§ Stated task: Using the data that follows, return exactly the lines from the one that contains "translate([0, 0, height])" through the one that contains "obj.parent = empty", ends included.

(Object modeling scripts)
* start *
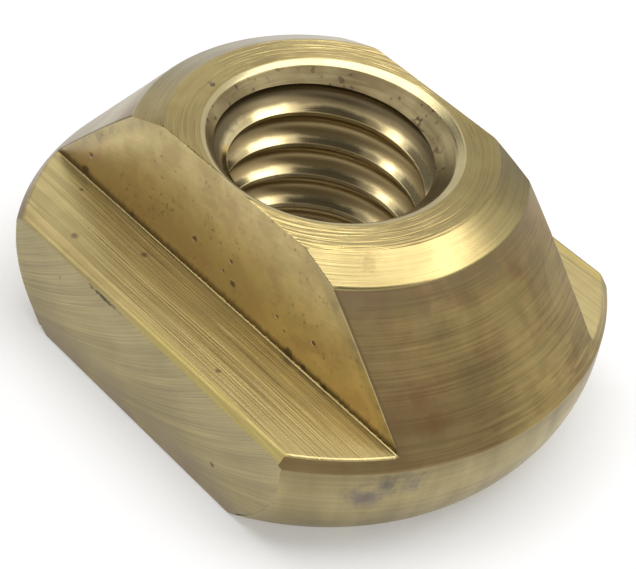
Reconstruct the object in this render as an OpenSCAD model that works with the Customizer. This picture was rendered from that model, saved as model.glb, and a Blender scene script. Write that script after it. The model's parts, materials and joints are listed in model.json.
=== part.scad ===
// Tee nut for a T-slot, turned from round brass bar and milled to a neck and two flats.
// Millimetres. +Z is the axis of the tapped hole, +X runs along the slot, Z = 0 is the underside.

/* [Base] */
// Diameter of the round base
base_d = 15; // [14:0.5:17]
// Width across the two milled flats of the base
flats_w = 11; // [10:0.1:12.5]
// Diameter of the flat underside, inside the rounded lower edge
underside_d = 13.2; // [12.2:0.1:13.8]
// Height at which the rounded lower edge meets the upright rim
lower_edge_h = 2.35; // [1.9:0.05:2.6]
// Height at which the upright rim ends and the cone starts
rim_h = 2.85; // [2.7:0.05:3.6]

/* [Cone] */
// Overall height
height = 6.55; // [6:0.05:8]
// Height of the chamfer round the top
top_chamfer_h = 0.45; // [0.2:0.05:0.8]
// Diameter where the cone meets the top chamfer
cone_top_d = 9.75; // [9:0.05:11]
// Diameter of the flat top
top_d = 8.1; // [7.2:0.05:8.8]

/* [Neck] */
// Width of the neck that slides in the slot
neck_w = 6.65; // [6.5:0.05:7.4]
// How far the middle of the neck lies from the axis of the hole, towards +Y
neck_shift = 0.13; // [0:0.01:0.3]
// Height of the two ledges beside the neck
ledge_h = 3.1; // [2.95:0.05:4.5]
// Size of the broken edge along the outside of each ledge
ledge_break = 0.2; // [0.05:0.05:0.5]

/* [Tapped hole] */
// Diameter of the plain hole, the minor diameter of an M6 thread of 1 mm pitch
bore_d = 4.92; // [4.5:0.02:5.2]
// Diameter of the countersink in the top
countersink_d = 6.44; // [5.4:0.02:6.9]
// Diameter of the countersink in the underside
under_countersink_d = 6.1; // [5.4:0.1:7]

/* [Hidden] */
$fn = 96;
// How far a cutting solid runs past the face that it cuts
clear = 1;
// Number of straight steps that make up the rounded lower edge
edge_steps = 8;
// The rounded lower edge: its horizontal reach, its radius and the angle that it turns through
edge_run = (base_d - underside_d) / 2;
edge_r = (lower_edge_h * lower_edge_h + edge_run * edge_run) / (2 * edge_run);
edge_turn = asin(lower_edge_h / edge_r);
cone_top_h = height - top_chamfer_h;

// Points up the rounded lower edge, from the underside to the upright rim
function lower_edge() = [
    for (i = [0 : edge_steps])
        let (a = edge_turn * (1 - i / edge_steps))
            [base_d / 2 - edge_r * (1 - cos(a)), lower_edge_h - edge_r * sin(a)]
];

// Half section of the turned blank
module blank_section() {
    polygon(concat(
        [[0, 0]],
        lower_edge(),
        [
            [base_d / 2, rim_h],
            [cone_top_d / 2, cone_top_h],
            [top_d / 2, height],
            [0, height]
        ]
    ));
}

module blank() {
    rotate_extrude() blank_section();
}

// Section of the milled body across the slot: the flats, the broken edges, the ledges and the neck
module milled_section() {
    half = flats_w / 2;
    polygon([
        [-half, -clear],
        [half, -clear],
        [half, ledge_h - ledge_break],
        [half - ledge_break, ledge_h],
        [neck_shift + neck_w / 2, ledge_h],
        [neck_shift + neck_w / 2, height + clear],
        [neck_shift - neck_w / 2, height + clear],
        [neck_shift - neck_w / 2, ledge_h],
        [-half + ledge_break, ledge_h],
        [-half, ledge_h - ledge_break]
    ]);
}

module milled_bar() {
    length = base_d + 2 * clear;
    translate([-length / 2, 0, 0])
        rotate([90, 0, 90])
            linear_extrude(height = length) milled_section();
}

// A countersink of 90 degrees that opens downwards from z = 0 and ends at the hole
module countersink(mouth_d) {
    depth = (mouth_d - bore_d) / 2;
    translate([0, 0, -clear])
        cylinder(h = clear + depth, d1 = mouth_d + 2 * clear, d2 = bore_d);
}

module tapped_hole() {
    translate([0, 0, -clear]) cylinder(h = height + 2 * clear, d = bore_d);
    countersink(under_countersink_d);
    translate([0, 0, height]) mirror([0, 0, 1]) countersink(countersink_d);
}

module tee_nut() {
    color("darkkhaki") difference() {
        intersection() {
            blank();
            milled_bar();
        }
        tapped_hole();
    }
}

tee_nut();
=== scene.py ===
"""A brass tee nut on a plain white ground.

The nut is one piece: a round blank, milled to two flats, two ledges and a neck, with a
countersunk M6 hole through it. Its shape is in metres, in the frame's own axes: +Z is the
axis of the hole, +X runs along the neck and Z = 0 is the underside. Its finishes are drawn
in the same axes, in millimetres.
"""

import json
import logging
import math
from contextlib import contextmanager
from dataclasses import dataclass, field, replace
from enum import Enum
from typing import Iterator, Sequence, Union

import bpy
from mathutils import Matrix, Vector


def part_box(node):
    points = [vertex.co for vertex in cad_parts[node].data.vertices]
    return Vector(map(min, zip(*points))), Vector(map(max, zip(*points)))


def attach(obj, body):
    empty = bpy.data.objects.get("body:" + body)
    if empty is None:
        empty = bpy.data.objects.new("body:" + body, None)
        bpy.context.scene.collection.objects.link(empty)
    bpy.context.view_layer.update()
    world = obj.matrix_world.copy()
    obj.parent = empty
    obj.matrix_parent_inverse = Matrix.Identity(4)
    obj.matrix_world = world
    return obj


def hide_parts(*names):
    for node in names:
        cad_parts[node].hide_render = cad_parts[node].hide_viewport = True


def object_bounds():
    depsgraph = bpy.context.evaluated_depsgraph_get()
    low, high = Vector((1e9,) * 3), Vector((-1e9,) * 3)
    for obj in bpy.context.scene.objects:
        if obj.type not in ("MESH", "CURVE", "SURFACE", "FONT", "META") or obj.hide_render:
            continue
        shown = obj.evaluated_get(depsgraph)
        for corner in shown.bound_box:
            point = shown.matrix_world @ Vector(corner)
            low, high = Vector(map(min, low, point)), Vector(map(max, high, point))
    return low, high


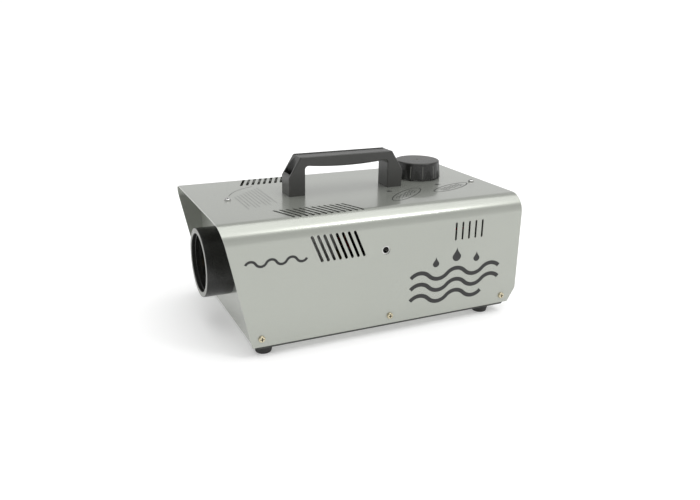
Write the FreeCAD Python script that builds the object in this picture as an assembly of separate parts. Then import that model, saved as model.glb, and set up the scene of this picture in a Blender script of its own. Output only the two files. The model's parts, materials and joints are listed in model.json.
* end *
§ Exercise result:
    translate([0, 0, height]) mirror([0, 0, 1]) countersink(countersink_d);
}

module tee_nut() {
    color("darkkhaki") difference() {
        intersection() {
            blank();
            milled_bar();
        }
        tapped_hole();
    }
}

tee_nut();
=== scene.py ===
"""A brass tee nut on a plain white ground.

The nut is one piece: a round blank, milled to two flats, two ledges and a neck, with a
countersunk M6 hole through it. Its shape is in metres, in the frame's own axes: +Z is the
axis of the hole, +X runs along the neck and Z = 0 is the underside. Its finishes are drawn
in the same axes, in millimetres.
"""

import json
import logging
import math
from contextlib import contextmanager
from dataclasses import dataclass, field, replace
from enum import Enum
from typing import Iterator, Sequence, Union

import bpy
from mathutils import Matrix, Vector


def part_box(node):
    points = [vertex.co for vertex in cad_parts[node].data.vertices]
    return Vector(map(min, zip(*points))), Vector(map(max, zip(*points)))


def attach(obj, body):
    empty = bpy.data.objects.get("body:" + body)
    if empty is None:
        empty = bpy.data.objects.new("body:" + body, None)
        bpy.context.scene.collection.objects.link(empty)
    bpy.context.view_layer.update()
    world = obj.matrix_world.copy()
    obj.parent = empty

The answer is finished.